Never assume. County Supervisor Lynne DeBruin, who trounced her two opponents in the February primary, pulled out a squeaker in the general election, winning by a 51% - 49% margin over her conservative challenger, Dan Wycklendt. Her margin of victory was a mere 170 votes, according to JS vote totals.
There was a dramatic drop in turnout between the primary and general elections in both Milwaukee and Wauwatosa. (DeBruin won in both communities in February, but lost in Tosa yesterday.)
Theory 1: A lot of DeBruin supporters grew complacent by the size over her February primary victory and stayed home yesterday.
Theory 2: The February primary drew a disproportionate share of Democrats because of the Hillary Clinton / Barack Obama primary, and those Democrats voted for either DeBruin or progressive candidate Dan Cody. With no strong big-time Democratic attraction yesterday, the 15th supervisory district reverted to its true divided self boosting the vote percentage Wycklendt was able to pull in.
Murphy's the man. Incumbent Ald. Michael Murphy whipped his opponent, Richard Geldon, 5,649 to 1,236. Go, Michael, go.

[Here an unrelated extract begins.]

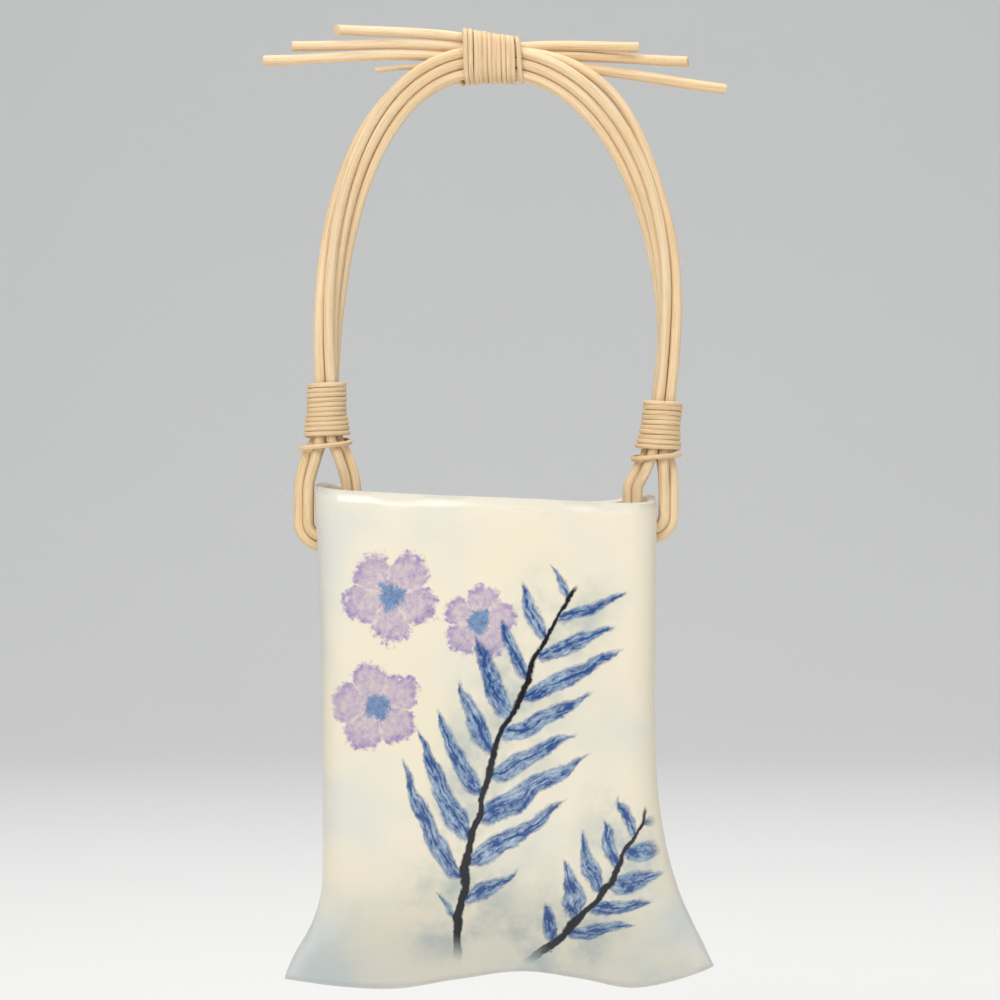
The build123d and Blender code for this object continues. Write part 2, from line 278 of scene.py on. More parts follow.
REED_NAMES = ("reed_upper", "reed_middle", "reed_lower")
PITCH = REED_DIAMETER + REED_GAP
PAIR_SET = PITCH / (2 * sqrt(3))
SINGLE_SET = PITCH / sqrt(3)
RIM_LEVEL = CROWN_HEIGHT - RIM_BELOW_CROWN


class PorcelainSettings(bpy.types.PropertyGroup):
    """The vase's glaze and painting."""

    wall: FloatProperty(
        name="Wall",
        description="Thickness of the clay slab",
        default=0.0035,
        min=0.002,
        unit="LENGTH",
    )
    cream: FloatVectorProperty(
        name="Cream Glaze",
        description="Colour of the glaze",
        default=(0.84, 0.765, 0.60),
        subtype="COLOR",
    )
    # Grey-blue of the glaze's clouds, also used as painted shade towards the hem and on the sides
    cool_glaze_and_shade: FloatVectorProperty(
        name="Cool Glaze",
        description="Glaze where it pools",
        default=(0.56, 0.63, 0.665),
        subtype="COLOR",
    )
    cobalt: FloatVectorProperty(
        name="Cobalt",
        description="Blue of the leaves",
        default=(0.020, 0.072, 0.245),
        subtype="COLOR",
    )
    sky: FloatVectorProperty(
        name="Thin Cobalt",
        description="Blue where it is thin",
        default=(0.235, 0.43, 0.64),
        subtype="COLOR",
    )
    navy: FloatVectorProperty(
        name="Stem Blue",
        description="Darkest blue of the stems",
        default=(0.001, 0.002, 0.008),
        subtype="COLOR",
    )
    lilac: FloatVectorProperty(
        name="Lilac",
        description="Petals where they are full",
        default=(0.30, 0.225, 0.46),
        subtype="COLOR",
    )
    pink: FloatVectorProperty(
        name="Pink Lilac",
        description="Petals where they are thin",
        default=(0.54, 0.40, 0.50),
        subtype="COLOR",
    )


class HandleSettings(bpy.types.PropertyGroup):
    """The reeds and the cane."""

    reed: FloatProperty(
        name="Reed",
        description="Diameter of the round reed",
        default=0.0035,
        min=0.001,
        unit="LENGTH",
    )
    cane_width: FloatProperty(
        name="Cane Width",
        description="Width of the lashing cane",
        default=0.0016,
        min=0.0005,
        unit="LENGTH",
    )
    cane_depth: FloatProperty(
        name="Cane Depth",
        description="Thickness of the lashing cane",
        default=0.00125,
        min=0.0005,
        unit="LENGTH",
    )
    straw: FloatVectorProperty(
        name="Straw",
        description="Colour of the reed",
        default=(0.83, 0.595, 0.335),
        subtype="COLOR",
    )
    pale: FloatVectorProperty(
        name="Pale Fibre",
        description="Lightest fibres of the reed",
        default=(0.90, 0.71, 0.465),
        subtype="COLOR",
    )
    brown: FloatVectorProperty(
        name="Brown Fibre",
        description="Darkest fibres of the reed",
        default=(0.36, 0.21, 0.09),
        subtype="COLOR",
    )
    cane: FloatVectorProperty(
        name="Cane",
        description="Colour of the lashing cane",
        default=(0.78, 0.53, 0.275),
        subtype="COLOR",
    )
    sides: IntProperty(name="Sides", description="Sides of a reed's mesh", default=22, min=8)


class StageSettings(bpy.types.PropertyGroup):
    """The floor, the lights and the camera."""

    floor_drop: FloatProperty(
        name="Floor Drop", description="Floor below the vase", default=0.05, min=0.0, unit="LENGTH"
    )
    distance: FloatProperty(
        name="Camera Distance",
        description="Camera in front of the handle",
        default=1.3,
        min=0.3,
        unit="LENGTH",
    )
    width: FloatProperty(
        name="Picture Width",
        description="Width seen at the handle",
        default=0.33333,
        min=0.05,
        unit="LENGTH",
    )
    centre: FloatVectorProperty(
        name="Picture Centre",
        description="Point the camera faces",
        default=(0.00267, 0, -0.13843),
        unit="LENGTH",
    )
    floor: FloatVectorProperty(
        name="Floor Colour",
        description="Colour of the floor",
        default=(0.80, 0.80, 0.79),
        subtype="COLOR",
    )


def on(side, pair):
    """The left or the right value of a pair."""
    return pair[0] if side == LEFT else pair[1]


def smooth_step(value, low, high):
    """0 below low, 1 above high, with an even rise between."""
    step = min(max((value - low) / (high - low), 0), 1)
    return step * step * (3 - 2 * step)


def between(ends, share):
    """A value between the two, or the three, ends of a run."""
    spans = len(ends) - 1
    index = min(int(share * spans), spans - 1)
    low, high = ends[index], ends[index + 1]
    return low + (high - low) * (share * spans - index)


# Routes of the reeds


def vase_edge(side, mouth_flare, hem_flare):
    """Distance of a side of the vase from x = 0."""
    mouth_lean = MOUTH_LEAN_SHARE if side == LEFT else 1 - MOUTH_LEAN_SHARE
    hem_lean = HEM_LEAN_SHARE if side == LEFT else 1 - HEM_LEAN_SHARE
    flare = (MOUTH_WIDTH - WAIST_WIDTH) * mouth_lean * mouth_flare
    flare = flare + (HEM_WIDTH - WAIST_WIDTH) * hem_lean * hem_flare
    return WAIST_WIDTH / 2 + flare - side * VASE_SHIFT


def wall_middle(side):
    """Distance from x = 0 of the middle of the side wall where its hole is."""
    hole_flare = 1 - on(side, HOLE_DEPTH) / VASE_HEIGHT * FLARE_FALL_SHARE
    return vase_edge(side, hole_flare, 0) - VASE_WALL / 2


def foot_reach(side):
    """Distance from x = 0 of the handle at the bottom of a side lashing."""
    return wall_middle(side) + on(side, FOOT_SHIFT)


def turned(side, along):
    """The outward normal of a run in the XZ plane, for a run that goes down its arch."""
    return Vector((-side * along.z, 0, side * along.x))


def arch_centre(side, share):
    """Middle of the bundle: a quarter superellipse to share 1, then the foot to share 2."""
    half_span = foot_reach(side) + on(side, ARCH_BULGE)
    foot_run = on(side, LASHING_DROP) + on(side, SIDE_LASHING_LENGTH) - on(side, ARCH_RISE)
    power = 2 / on(side, ARCH_POWER_SHARES)
    quarter = min(share, 1) * pi / 2
    reach = half_span * sin(quarter) ** power
    drop = on(side, ARCH_RISE) * (1 - cos(quarter) ** power)
    if share > 1:
        reach = half_span - on(side, ARCH_BULGE) * (share - 1) ** FOOT_POWER_SHARE
        drop = on(side, ARCH_RISE) + foot_run * (share - 1)
    return Vector((side * reach, 0, CROWN_HEIGHT - drop))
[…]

Run hard from the start. Scott Walker won again, but he was vulnerable, as demonstrated by the 41% of the vote State Sen. Lena Taylor managed to garner after running a race that didn't seem to really gear up until the very end, when it was too late.
Tuesday, April 01, 2008
This may seem like a harmless, if ineffective, feint to fool the country into thinking the federal government is actually doing something, but it could be worse than that.
Remember Homeland Security? After 9/11, President Bush consolidated law enforcement agencies into that one bloated, inefficient, buffoonish and sometimes corrupt organization.
Although it would be a very good thing not to repeat that experience, it appears we may be headed to Homeland Security, the Sequel.
Supreme Court - Louis Butler
15th Supervisory District - Lynne DeBruin
10th Aldermanic District - Michael Murphy
Betcha stayed up all night waiting for that, eh?